-- Begin --

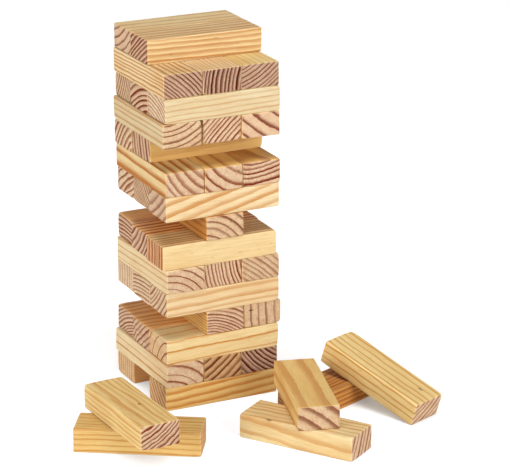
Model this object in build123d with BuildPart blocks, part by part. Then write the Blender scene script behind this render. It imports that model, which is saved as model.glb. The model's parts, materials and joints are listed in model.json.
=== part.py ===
from build123d import *
import os
from math import cos, radians, sin

# Giant tumbling tower, a lawn game of 45 equal softwood blocks, part-way through play.
# 39 blocks still stand in 15 crossed layers and 6 lie fallen on the ground in front.
# Axes: +X to the right along the tower's front, +Y to the back, +Z up.
# Origin: on the ground, at the centre of the outline of the tower and its fallen blocks.

os.makedirs("parts", exist_ok=True)

# Driving dimensions, in millimetres and degrees
BLOCK_LENGTH = 190.0
BLOCK_WIDTH = 63.0
BLOCK_HEIGHT = 38.0
EDGE_RADIUS = 2.0  # every edge is eased by sanding
SEAM = 0.05  # air left between one course and the next, as planed faces only touch in places
TOWER_X = 4.0  # the tower's own axis, from the origin
TOWER_Y = 145.0
LEAN_TILT = 17.7  # slope of the fallen block that leans on another
LEAN_GAP = 0.2  # clearance where its underside crosses the other block's edge

# Three blocks side by side fill one block length, with a small gap between them
PITCH = (BLOCK_LENGTH - BLOCK_WIDTH) / 2
COURSE_RISE = BLOCK_HEIGHT + SEAM

# Odd layers run along X and even layers along Y. The number is how many pitches a block
# stands from the middle of its layer, to the left of the way it runs.
PLACES = {
    "x": {"front": -1, "middle": 0, "back": 1},
    "y": {"left": 1, "middle": 0, "right": -1},
}

# The tower from the ground up: each layer's twist in degrees, then the blocks that are
# still in it. A block's three numbers are its nudge along its length, its nudge to the
# left of the way it runs, and its own turn in degrees.
LAYERS = [
    (0.0, {"front": (-3.5, 0, -0.3), "back": (-2, 0, 0.3)}),
    (0.0, {"left": (-1, 3.6, 1.2), "middle": (0, 1.5, 0), "right": (2, 1.5, 0)}),
    (0.2, {"front": (-1, 0, 0), "middle": (-2, 0, 0), "back": (0, 0, 0)}),
    (0.4, {"middle": (0, -3, 0), "right": (1, -3, 0)}),
    (-0.3, {"front": (0, 0, 0), "middle": (-1, 0, 0), "back": (1, 0, 0)}),
    (0.2, {"left": (-2, 0, 0), "middle": (1, 0, 0), "right": (0, 0, 0)}),
    (-0.4, {"front": (-5, 0, 0), "middle": (-2, 0, 0), "back": (3, 0, 0)}),
    (0.0, {"middle": (-2, -1.5, 0.7)}),
    (0.2, {"front": (0, 0, 0), "middle": (3, 0, 0), "back": (4, 0, 0)}),
    (-0.2, {"left": (1, -2, 0), "middle": (-1, -2, 0), "right": (0, -2, 0)}),
    (0.4, {"middle": (3, 0, 0), "back": (0, 0, 0)}),
    (0.0, {"left": (-1, 2.2, -0.5), "middle": (1, 0, 0), "right": (-1, 0, 0)}),
    (0.1, {"front": (1, 0, 0), "middle": (0, 0, 0), "back": (3, 0, 0)}),
    (-0.3, {"left": (0, 0, 0), "middle": (-1, 0, 0), "right": (1, 0, 0)}),
    (0.3, {"middle": (1, -1, 0), "back": (2, 0, 0)}),
]

# Fallen blocks that lie flat: the centre from the tower's axis, which course of the heap
# the block lies on, and the heading of its length in degrees from +X
FALLEN = {
    "loose_left_lower_block": (-186, -196, 0, -32),
    "loose_left_upper_block": (-201, -199, 1, -87),
    "loose_front_block": (40, -291, 0, -56),
    "loose_back_block": (152, -168, 0, 22),
    "loose_bridge_block": (64, -247, 1, -106),
}
LEAN_ON = "loose_back_block"
LEAN_SHIFT = 35.0  # where the leaning block crosses it, along its length from its middle


def flat_plane(x, y, z, heading):
    """The plane under a level block, with its x axis along the block."""
    turn = radians(heading)
    return Plane(
        origin=(TOWER_X + x, TOWER_Y + y, z),
        x_dir=(cos(turn), sin(turn), 0),
        z_dir=(0, 0, 1),
    )


def tower_plane(number, place):
    """The plane under a block of the tower. Layer 1 is on the ground."""
    twist, blocks = LAYERS[number - 1]
    along, left, turn = blocks[place]
    left += PLACES["x" if number % 2 else "y"][place] * PITCH
    z = (number - 1) * COURSE_RISE
    if number % 2:
        return flat_plane(along, left, z, twist + turn)
    return flat_plane(-left, along, z, 90 + twist + turn)


def leaning_plane():
    """The plane under the block that leans, square to the one that holds it up.

    The rounded lower edge of its near end touches the ground, and its underside passes
    LEAN_GAP above the rounded top edge of the other block's front.
    """
    x, y, _, heading = FALLEN[LEAN_ON]
    tilt = radians(LEAN_TILT)
    rounding = EDGE_RADIUS
    # level distance between the centres of the two rounded edges
    between = (BLOCK_HEIGHT - 2 * rounding) * cos(tilt) + 2 * rounding + LEAN_GAP
    between /= sin(tilt)
    # the square corner that the near end's lower edge is rounded from
    corner_out = between + rounding * (cos(tilt) - sin(tilt)) - rounding
    corner_down = rounding * (sin(tilt) + cos(tilt)) - rounding
    under = flat_plane(x, y, 0, heading)
    corner = under.from_local_coords((LEAN_SHIFT, -BLOCK_WIDTH / 2 - corner_out, -corner_down))
    up_slope = under.y_dir * cos(tilt) + under.z_dir * sin(tilt)
    square_to_it = under.z_dir * cos(tilt) - under.y_dir * sin(tilt)
    return Plane(origin=corner + up_slope * (BLOCK_LENGTH / 2), x_dir=up_slope, z_dir=square_to_it)


def make_block(name, plane):
    """Make one block on its plane and write it to its file."""
    with BuildPart() as block:
        with BuildSketch(plane):
            Rectangle(BLOCK_LENGTH, BLOCK_WIDTH)
        extrude(amount=BLOCK_HEIGHT)
        fillet(block.edges(), radius=EDGE_RADIUS)
    block.part.label = name
    export_step(block.part, f"parts/{name}.step")


for number, (_, blocks) in enumerate(LAYERS, start=1):
    for place in blocks:
        make_block(f"layer_{number:02d}_{place}_block", tower_plane(number, place))

for name, (x, y, course, heading) in FALLEN.items():
    make_block(name, flat_plane(x, y, course * COURSE_RISE, heading))

make_block("loose_leaning_block", leaning_plane())
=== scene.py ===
import json
from math import cos, radians, sin

import bpy
import numpy as np
from mathutils import Matrix, Vector

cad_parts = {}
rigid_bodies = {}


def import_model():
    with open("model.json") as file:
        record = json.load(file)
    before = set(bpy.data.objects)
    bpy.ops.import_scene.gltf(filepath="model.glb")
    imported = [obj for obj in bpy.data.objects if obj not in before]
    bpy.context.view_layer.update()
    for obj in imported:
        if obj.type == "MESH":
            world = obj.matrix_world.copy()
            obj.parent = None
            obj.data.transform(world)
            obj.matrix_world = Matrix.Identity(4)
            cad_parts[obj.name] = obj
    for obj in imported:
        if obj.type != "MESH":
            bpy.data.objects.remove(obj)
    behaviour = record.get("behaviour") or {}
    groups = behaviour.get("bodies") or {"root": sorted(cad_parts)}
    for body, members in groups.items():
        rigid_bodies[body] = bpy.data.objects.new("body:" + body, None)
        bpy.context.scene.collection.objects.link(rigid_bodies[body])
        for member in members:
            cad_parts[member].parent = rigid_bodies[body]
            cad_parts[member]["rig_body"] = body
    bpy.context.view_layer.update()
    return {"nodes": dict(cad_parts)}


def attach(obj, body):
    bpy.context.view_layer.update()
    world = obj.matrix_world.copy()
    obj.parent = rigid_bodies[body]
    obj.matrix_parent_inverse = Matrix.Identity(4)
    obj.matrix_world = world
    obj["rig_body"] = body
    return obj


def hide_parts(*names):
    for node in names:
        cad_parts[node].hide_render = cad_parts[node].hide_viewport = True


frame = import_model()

# Giant tumbling tower. Every block of the frame is replaced by its own mesh of a sanded
# pine block: uneven eased edges, a few dents, and growth rings that run right through
# the wood, so that the lines on the ends and on the long faces belong together.
# Lengths inside a block are in millimetres, with x along it, y across it and z up.

MM = 0.001

# ---------------------------------------------------------------- growth rings by block
# Each block is sawn from its own place in a tree. Seen from the end that faces the front
# or the left, the values are:
# pith: where the tree's centre is from the middle of the end, to the right and up
# ring: the mean width of a growth ring
# late: how much of each ring is dark late wood, from 0 to 1
# wood: the family of tones, and sides: the family of the long faces where it differs; the russet, amber
# and umber families paint shade onto faces that sit in shade
# ends, faces: how dark the late wood is on the ends, 1 by default, and on the long
# faces, FACE_LINES by default
# wave: how far the rings waver, 1 by default
# drift: how far the rings climb and shift to the right over half of the length, a
# small random drift by default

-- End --

STATED EXERCISE:
Take every line from the data that contains the word "BuildPart".

ANSWER TO THE PROBLEM:
Model this object in build123d with BuildPart blocks, part by part. Then write the Blender scene script behind this render. It imports that model, which is saved as model.glb. The model's parts, materials and joints are listed in model.json.
    with BuildPart() as block:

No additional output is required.